A month ago I had ICSI which unfortunately did not work. I have until recently still been hurting when I go to urinate. Now today after going to the bathroom I found a dark pink mucus discharge. I was wondering if this could be something wrong, a side effect of the drugs or something else to worry about. It would be really great if you could put my mind at rest as I do not know where to turn after the catastrophy at St George's! Thank you for all your help.


----------



## Mummytoone (Mar 23, 2002)

Hi Camille

Im no nurse at all, but it sounds like you should go and see your GP in case it is an infection, Im not sure if Peter checks the boards at the weekend or not.

Hope your ok

Love Lou xx


----------



## Mel (Jan 1, 2002)

Hi Camille,

Peter is away next week, and I am not sure if he is going to be here the weekend.

But as Lou said - you must contact your clinic straight away! that is the only advice peter could give in a case like this, Im afraid.

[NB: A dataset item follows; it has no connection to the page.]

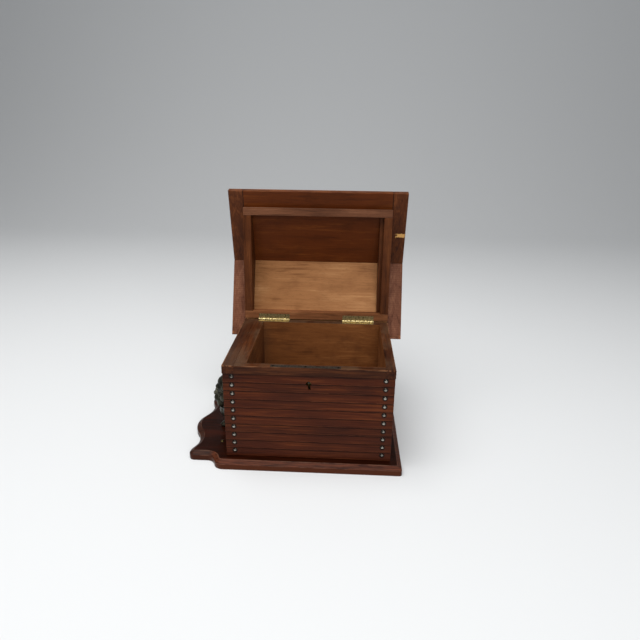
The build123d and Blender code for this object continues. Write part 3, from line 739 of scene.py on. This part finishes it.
print(len(metals), "metals")

# %% [markdown]
# Edges of real boards are never razor sharp, and a rounded arris catches light.
# The frame's meshes are loose triangles, so each wooden piece with edges in view
# first gets a weld and a planar merge as live modifiers, then a fine bevel on its
# sharp edges.

# %% Soft arrises on the wooden pieces
WELD_MM = 0.01
FLAT_WITHIN = radians(0.5)
SHARP_FROM = radians(35)


def soften(node, width_mm):
    """Live modifiers that round a piece's sharp edges without touching its mesh."""
    weld = node.modifiers.new("weld", "WELD")
    weld.merge_threshold = WELD_MM * MM
    merge = node.modifiers.new("merge_flats", "DECIMATE")
    merge.decimate_type = "DISSOLVE"
    merge.angle_limit = FLAT_WITHIN
    bevel = node.modifiers.new("soft_arris", "BEVEL")
    bevel.width = width_mm * MM
    bevel.segments = 2
    bevel.limit_method = "ANGLE"
    bevel.angle_limit = SHARP_FROM
    bevel.harden_normals = True


arris_mm = {
    "plinth": 0.5,
    "clapboard": 0.25,
    "wall": 0.35,
    "rail": 0.4,
    "gable": 0.3,
    "roof": 0.3,
    "verge": 0.5,
    "surround": 0.4,
}
for name, node in nodes.items():
    for part, width in arris_mm.items():
        if part in name and "nails" not in name:
            soften(node, width)
            break
print(sum(len(node.modifiers) > 0 for node in nodes.values()), "pieces have soft arrises")

# %% [markdown]
# The bulldog is one casting that stands on the yard and fills the doorway. A
# modeller in clay starts from simple masses and then works the surface, and the
# same is done here, with two kinds of clay: stretched spheres and bent tubes.
# Their places are given in millimetres from the foot of the doorway: outwards,
# then to the rear, then up.

# %% Clay: stretched spheres and bent tubes
wall_x = left_x
yard_z = plinth_high.z


def select_only(*pieces):
    """Make these objects the whole selection, the last one active."""
    bpy.ops.object.select_all(action="DESELECT")
    for piece in pieces:
        piece.select_set(True)
    bpy.context.view_layer.objects.active = pieces[-1]


def egg(centre, radii, lean=0.0, toe_out=0.0, roll=0.0, segments=32):
    """A stretched sphere, turned by three angles in degrees."""
    bpy.ops.object.select_all(action="DESELECT")
    bpy.ops.mesh.primitive_uv_sphere_add(segments=segments, ring_count=segments // 2, radius=1.0)
    piece = bpy.context.object
    piece.scale = tuple(radius * MM for radius in radii)
    piece.rotation_euler = (radians(roll), radians(lean), radians(toe_out))
    piece.location = (wall_x - centre[0] * MM, centre[1] * MM, yard_z + centre[2] * MM)
    bpy.ops.object.transform_apply(location=True, rotation=True, scale=True)
    return piece


def pair(centre, radii, toe_out=0.0, roll=0.0):
    """The same mass on both sides."""
    out, aside, up = centre
    return [
        egg((out, -aside, up), radii, toe_out=-toe_out, roll=-roll),
        egg((out, aside, up), radii, toe_out=toe_out, roll=roll),
    ]


def tube(points, thickness_mm):
    """A bent tube through these points."""
    curve = bpy.data.curves.new("tube", "CURVE")
    curve.dimensions = "3D"
    curve.bevel_depth = thickness_mm * MM
    curve.bevel_resolution = 3
    curve.use_fill_caps = True
    line = curve.splines.new("NURBS")
    line.points.add(len(points) - 1)
    for point, (out, aside, up) in zip(line.points, points):
        point.co = (wall_x - out * MM, aside * MM, yard_z + up * MM, 1.0)
    line.use_endpoint_u = True
    line.order_u = 3
    holder = bpy.data.objects.new("tube", curve)
    bpy.context.scene.collection.objects.link(holder)
    select_only(holder)
    bpy.ops.object.convert(target="MESH")
    return bpy.context.object


def on_side(side, points):
    """These points on one side of the figure: -1 is the front of the box and 1 its rear."""
    return [(out, side * aside, up) for out, aside, up in points]


print("the figure stands at x", wall_x, "on a yard at z", yard_z)

# %% [markdown]
# The masses come first, as big as they can be read: trunk, neck, skull, muzzle,
# jowls, shoulders, forelegs and paws, then the small raised forms, which are
# toes, ears, eyelids and the roll of skin over the nose. Only the profile shows
# in the photograph, so the front is that of the breed.

# %% Masses of the bulldog
lumps = [
    egg((5, 0, 21), (17.5, 16.5, 15)),
    egg((-2, 0, 11), (10, 16, 12)),
    egg((8, 0, 26), (13, 13, 10)),
    egg((3, 0, 34), (14, 15.5, 14)),
    egg((7.5, 0, 53), (16.6, 17.0, 14.4)),
    egg((11.2, 0, 58.8), (12.2, 12.6, 7.9)),
    egg((17.0, 0, 41.5), (10.2, 9.5, 6.5)),
    egg((26.4, 0, 42.4), (3.0, 4.2, 2.9)),
    egg((19.5, 0, 32.6), (6.4, 6.4, 3.0)),
    egg((14.5, 0, 28.2), (8.6, 9.6, 3.4), lean=-8),
]
lumps += pair((19.4, 6.8, 55.4), (5.4, 5.4, 3.0), toe_out=18, roll=-18)
lumps += pair((16.6, 10.6, 47.2), (5.8, 4.8, 2.8), toe_out=20, roll=-12)
lumps += pair((9.5, 12.6, 43.0), (9.0, 7.2, 8.6))
lumps += pair((20.0, 5.4, 39.0), (7.6, 5.6, 6.4), toe_out=-14)
lumps += pair((15.5, 9.8, 34.2), (7.6, 4.6, 8.0), toe_out=-10, roll=-8)
lumps += pair((6.5, 12.0, 25), (9.0, 6.6, 11.0))
lumps += pair((9.5, 10.4, 14), (5.6, 4.8, 11.0), roll=5)
lumps += pair((11.0, 8.8, 7.0), (5.0, 4.4, 6.0))
lumps += pair((12.8, 8.2, 3.4), (6.6, 4.9, 3.8), toe_out=6)
PAW_MIDDLE = 8.2
TOE_SPREAD = 3
for toe_y, toe_x in ((4.9, 16.2), (7.2, 17.8), (9.7, 17.7), (12.0, 15.8)):
    lumps += pair((toe_x, toe_y, 2.4), (2.7, 1.4, 2.2), toe_out=(toe_y - PAW_MIDDLE) * TOE_SPREAD)
print(len(lumps), "masses")

# %% Ears, eyelids and the roll over the nose
eyelid = [(18.6, 4.2, 50.4), (21.4, 5.0, 53.2), (21.6, 7.8, 54.0), (19.6, 10.8, 52.6), (17.4, 12.4, 49.6)]
nose_roll = [
    (18.0, -11.5, 41.5),
    (23.4, -6.4, 45.4),
    (26.2, 0.0, 47.8),
    (23.4, 6.4, 45.4),
    (18.0, 11.5, 41.5),
]
for side in (-1, 1):
    lumps.append(egg((7.4, side * 13.6, 64.6), (4.4, 3.6, 1.9), roll=side * 24))
    lumps.append(egg((9.4, side * 17.0, 62.6), (4.6, 1.5, 4.0), toe_out=side * 16, roll=side * 34))
    lumps.append(egg((12.2, side * 18.9, 58.6), (2.9, 1.2, 3.6), lean=-16, toe_out=side * 22, roll=side * 18))
    lumps.append(tube(on_side(side, eyelid), 1.1))
lumps.append(tube(nose_roll, 1.7))
select_only(*lumps)
bpy.ops.object.join()
figure = bpy.context.object
figure.name = "bulldog_casting"
print("bulldog in", len(figure.data.polygons), "faces before it is fused")

# %% [markdown]
# The folds are tubes bent to the line of each wrinkle, and with them go small
# spheres for the eye sockets and the nostrils. Joined into one tool, they are
# taken away from the fused masses. The eyes are set in afterwards, and the last
# remesh and smoothing turn all the cuts into soft creases, as in a worn casting.

# %% Folds, mouth, eye sockets and nostrils
brow_furrow = [(22.4, 0, 62.6), (24.8, 0, 58), (25.0, 0, 53), (24.2, 0, 50.0)]
lip_split = [(28.6, 0, 39.8), (27.8, 0, 37.5), (26.2, 0, 34.8)]
side_folds = (
    ([(25.8, 0.4, 50.2), (24.6, 4.0, 49.0), (22.0, 8.4, 46.4), (18.6, 12.4, 42.6)], 0.8),
    ([(27.4, 0.6, 46.0), (26.0, 4.4, 43.6), (22.8, 9.0, 40.8), (17.4, 13.4, 36.4)], 0.8),
    ([(26.8, 0.4, 34.6), (25.8, 4.6, 33.6), (22.0, 9.0, 30.0), (16.0, 13.2, 27.0)], 1.0),
    ([(20.4, 2.6, 64.0), (21.0, 7.0, 62.4), (17.6, 12.4, 59.0)], 0.7),
    ([(10.5, 14.4, 57.0), (7.4, 17.4, 58.4), (4.5, 17.6, 61.0)], 0.8),
    ([(8.5, 18.2, 33.5), (15.4, 14.8, 26.4), (21.4, 6.0, 23.9), (22.9, 0, 23.4)], 1.1),
    ([(14.0, 14.0, 22.0), (16.0, 7.0, 14.0), (13.0, 3.2, 6.0)], 0.8),
)
tools = [tube(brow_furrow, 0.8), tube(lip_split, 0.7)]
for side in (-1, 1):
    for points, thickness in side_folds:
        tools.append(tube(on_side(side, points), thickness))
    tools.append(egg((23.8, 7.6 * side, 51.0), (3.0, 3.2, 2.7), segments=16))
    tools.append(egg((29.0, 1.9 * side, 42.4), (1.3, 0.9, 0.9), segments=12))
select_only(*tools)
bpy.ops.object.join()
cutter = bpy.context.object
print(len(tools), "cutting tools")


# %% Fuse, cut and smooth
def apply_modifier(piece, kind, **settings):
    """Add one modifier, set it and apply it."""
    select_only(piece)
    modifier = piece.modifiers.new(kind.lower(), kind)
    for key, value in settings.items():
        setattr(modifier, key, value)
    bpy.ops.object.modifier_apply(modifier=modifier.name)


def voxel_mm(size):
    """Remesh settings for voxels of this size."""
    return {"mode": "VOXEL", "voxel_size": size * MM, "use_smooth_shade": True}


apply_modifier(figure, "REMESH", **voxel_mm(0.5))
apply_modifier(cutter, "REMESH", **voxel_mm(0.4))
apply_modifier(figure, "BOOLEAN", operation="DIFFERENCE", object=cutter, solver="MANIFOLD")
bpy.data.objects.remove(cutter)
eyes = pair((21.4, 7.6, 50.9), (2.5, 2.6, 2.3))
select_only(*eyes, figure)
bpy.ops.object.join()
apply_modifier(figure, "REMESH", **voxel_mm(0.55))
apply_modifier(figure, "SMOOTH", factor=0.5, iterations=4)
print("bulldog in", len(figure.data.polygons), "faces after the remesh")

# %% [markdown]
# The casting stands flat on the plinth, so the sculpt is cut level just above
# the yard and the cut is filled. The new figure takes the place of the plain
# one in the frame.

# %% Flat under the paws
STANDING_GAP_MM = 0.02
CUT_REACH_MM = 0.001
select_only(figure)
bpy.ops.object.mode_set(mode="EDIT")
bpy.ops.mesh.select_all(action="SELECT")
bpy.ops.mesh.bisect(
    plane_co=(0, 0, yard_z + STANDING_GAP_MM * MM),
    plane_no=(0, 0, 1),
    use_fill=True,
    clear_inner=True,
    threshold=CUT_REACH_MM * MM,
)
bpy.ops.mesh.select_all(action="DESELECT")
bpy.ops.object.mode_set(mode="OBJECT")
bpy.ops.object.shade_smooth()
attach(figure, "case")
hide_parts("bulldog")
print("bulldog", len(figure.data.polygons), "faces")


# %% [markdown]
# The casting is a dull olive-grey metal. What stands out is painted paler, polish
# from handling and a painted highlight together, and the creases are painted
# dark, dirt and painted shade together; the curvature of the dense mesh tells
# the two apart.

# %% Cast metal
def cast_finish():
    """Olive-grey metal, paler where it stands out and dark in its creases: painted highlight and shade along
    with polish and dirt.
    """
    finish = Finish("cast_metal")
    place = finish.place_mm()
    curvature = finish.node("ShaderNodeNewGeometry", out="Pointiness")
    patches = finish.noise(finish.stretched(place, (7.0, 7.0, 7.0)), 3.0, 0.6)
    grit = finish.noise(finish.stretched(place, (0.9, 0.9, 0.9)), 2.0)
    # What stands out is painted paler: polish from handling and a painted highlight.
    proud_polish_and_highlight = curvature.ramp(0.50, 0.58)
    # The creases are painted dark: dirt and painted shade.
    crease_dirt_and_shade = curvature.ramp(0.49, 0.43)
    colour = finish.mix(patches.ramp(0.35, 0.65), linear(28, 27, 20), linear(58, 56, 43))
    colour = finish.mix(proud_polish_and_highlight * 0.65, colour, linear(146, 140, 116))
    colour = finish.mix(crease_dirt_and_shade * 0.9, colour, linear(14, 13, 10))
    return finish.paint(
        Base_Color=colour,
        Metallic=0.8,
        Roughness=crease_dirt_and_shade * 0.25 + grit * 0.15 + 0.33,
        Normal=finish.bump(grit * 0.5 + patches, 0.12, 0.15),
    )


dress(figure, cast_finish())
print("the figure is finished in", figure.data.materials[0].name)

If your clinic do not respond then seek medical advice at your GP's - even if the symptoms stop.

Hope it goes away soon.

Mel


----------



## peter (Oct 2, 2002)

Dear Camille,

This is one for your GP/clinic I'm afraid, they should be able to resolve it very easily.

Peter



CamilleCutajar said:


> A month ago I had ICSI which unfortunately did not work. I have until recently still been hurting when I go to urinate. Now today after going to the bathroom I found a dark pink mucus discharge. I was wondering if this could be something wrong, a side effect of the drugs or something else to worry about. It would be really great if you could put my mind at rest as I do not know where to turn after the catastrophy at St George's! Thank you for all your help.


----------